More than half of these (26) entered the UK seeking asylum, at least a fifth (nine) were British citizens and more than one in six (seven) have absconded.



In July, the Court of Appeal paved the way for terror suspects to sue for damages over legally-flawed control orders which breached human rights.



Three appeal judges rejected a Government challenge to a landmark High Court ruling allowing compensation claims, effectively giving the go-ahead for damages claims for loss of liberty and alleged violations of the European Convention on Human Rights dating back to 2006, when the orders were first imposed.



A Home Office spokeswoman said it would strongly resist paying damages and would minimise the level of compensation where it had no choice but to pay.



It comes after revelations earlier this year that the legal battle to maintain the system had cost more than £8 million.



Details of the spiralling bill were disclosed by the Home Office after it suffered a series of court defeats by terror suspects who claimed the detention arrangements breached their human rights.



But in a separate report, the independent reviewer of terrorism legislation, Lord Carlile, said in February that abandoning the regime entirely would have a "damaging effect on national security".

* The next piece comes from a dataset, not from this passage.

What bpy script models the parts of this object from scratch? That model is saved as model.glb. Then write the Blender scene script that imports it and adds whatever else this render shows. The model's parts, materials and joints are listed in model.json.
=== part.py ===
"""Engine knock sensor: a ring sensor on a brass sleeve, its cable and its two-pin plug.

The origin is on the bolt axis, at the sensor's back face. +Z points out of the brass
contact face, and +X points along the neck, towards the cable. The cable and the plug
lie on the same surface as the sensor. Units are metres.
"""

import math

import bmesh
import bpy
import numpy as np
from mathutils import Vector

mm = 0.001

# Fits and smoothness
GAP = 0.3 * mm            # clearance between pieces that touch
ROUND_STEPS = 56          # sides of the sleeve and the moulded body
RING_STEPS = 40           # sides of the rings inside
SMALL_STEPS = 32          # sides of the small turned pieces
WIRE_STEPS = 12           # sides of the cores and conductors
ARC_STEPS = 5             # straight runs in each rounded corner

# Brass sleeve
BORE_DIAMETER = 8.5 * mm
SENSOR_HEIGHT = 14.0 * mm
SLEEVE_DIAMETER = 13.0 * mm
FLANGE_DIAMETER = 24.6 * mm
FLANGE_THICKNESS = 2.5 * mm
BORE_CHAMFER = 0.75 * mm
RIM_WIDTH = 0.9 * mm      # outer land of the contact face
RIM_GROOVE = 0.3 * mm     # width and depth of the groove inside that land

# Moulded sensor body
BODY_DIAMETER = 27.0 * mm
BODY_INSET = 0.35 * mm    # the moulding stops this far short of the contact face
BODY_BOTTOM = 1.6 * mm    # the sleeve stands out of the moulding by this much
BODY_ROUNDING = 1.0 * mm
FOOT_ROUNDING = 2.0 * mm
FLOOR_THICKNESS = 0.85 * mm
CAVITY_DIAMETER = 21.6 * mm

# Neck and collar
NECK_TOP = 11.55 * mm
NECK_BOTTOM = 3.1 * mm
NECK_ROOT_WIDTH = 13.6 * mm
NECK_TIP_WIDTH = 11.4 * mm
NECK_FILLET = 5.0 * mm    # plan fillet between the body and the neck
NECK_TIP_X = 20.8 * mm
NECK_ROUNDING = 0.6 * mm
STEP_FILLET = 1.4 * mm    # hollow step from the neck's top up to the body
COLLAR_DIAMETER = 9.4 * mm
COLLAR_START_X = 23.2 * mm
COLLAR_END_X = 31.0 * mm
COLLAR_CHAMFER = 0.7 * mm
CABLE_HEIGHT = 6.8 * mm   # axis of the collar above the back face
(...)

Control orders were introduced in 2005 after it was ruled that fanatics could no longer be held in prison without charge.



Originally, the orders were imposed on suspects without giving them the right to know any of the evidence held against them by the police and security services.

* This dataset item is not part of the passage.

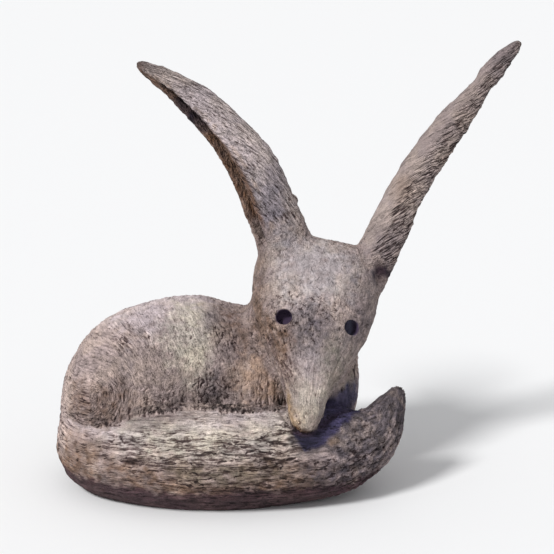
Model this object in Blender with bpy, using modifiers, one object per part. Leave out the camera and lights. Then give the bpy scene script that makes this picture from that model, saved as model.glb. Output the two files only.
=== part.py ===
"""A cast stone fox, curled up with its tail round the front, its nose on its tail and two long ears raised.

Metres, +Z up. Seen from the front, along +Y, the rump is on the left and the head on the right.
The origin is on the ground, under the middle of the statue's box.
"""

import math

import bmesh
import bpy
from mathutils import Matrix, Vector

# Driving dimensions
BODY_LENGTH = 0.340  # from the rump to the tip of the tail
EAR_WALL = 0.0075  # thickness of the leaf that each ear is folded from
EYE_BORE_DIAMETER = 0.0150  # the eyes are plain drilled holes
EYE_BORE_DEPTH = 0.0120  # measured down from the face

# The pose and the proportions follow the body's length. They are given in 340ths of it, so the numbers
# in the rows below are millimetres at this size.
UNIT = BODY_LENGTH / 340

# The finish
STONE_COLOUR = (0.262, 0.216, 0.195, 1.0)
STONE_ROUGHNESS = 0.92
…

But in June last year the Law Lords ruled that was unfair, forcing two such orders on unnamed men to be revoked in order to avoid disclosing secret intelligence.



Restrictions imposed by control orders can include house arrest, electronic tagging, bans on contacting others, and limits on using bank accounts, as well as other restrictions.















Isabella Sankey, policy director for the civil rights group Liberty, said: "Control orders might work in Cloud Cuckoo Land but in the real world dangerous terrorists don't obey orders to stay in their living rooms wearing plastic tags.

"It's no surprise that nearly a fifth of 'controlees' have completely disappeared.



"Punishments based on secret intelligence and suspicion are simply no substitute for charges, prosecution and prison."









Abolishing control orders "is a safe political move that would allow one to appear as a staunch defender of civil liberties", Mr Simcox said.

But he added that the orders were useful and abolishing them could weaken the UK's ability to reduce the terrorist threat.



"At a time of a heightened terrorist threat, control orders are a useful national security tool," he said.



"An overstretched security service is dealing with a large number of UK-based al Qaida sympathisers.



"Rather than weakening the current national security structure, politicians should be strengthening the state's ability to reduce the terrorist threat; a Government abolishing control orders may well be doing the opposite.



"Without control orders, al Qaida-linked controlees would all find it easier to operate in the UK and commission acts of terrorism.



"Control orders perform an important function imperfectly. An incoming Government should seriously consider retaining the system while robustly addressing its deficiencies."



He added that the key reason why control orders were deemed necessary was "an inability to deport the initial foreign national terror suspects detained without trial in the wake of 9/11".



But he acknowledged that the orders "effectively rule out the possibility of a successful prosecution against those under them" but insisted that they "can be effective when routes such as deportation are not available".



The problem for those who back the system, he said, is that "it is impossible to prove that control orders have stopped terrorist attacks".



"The failures of the security service are better known than their successes."











A Home Office spokesman said: "Control orders are under review along with other counter-terrorism measures and powers and we will report back shortly."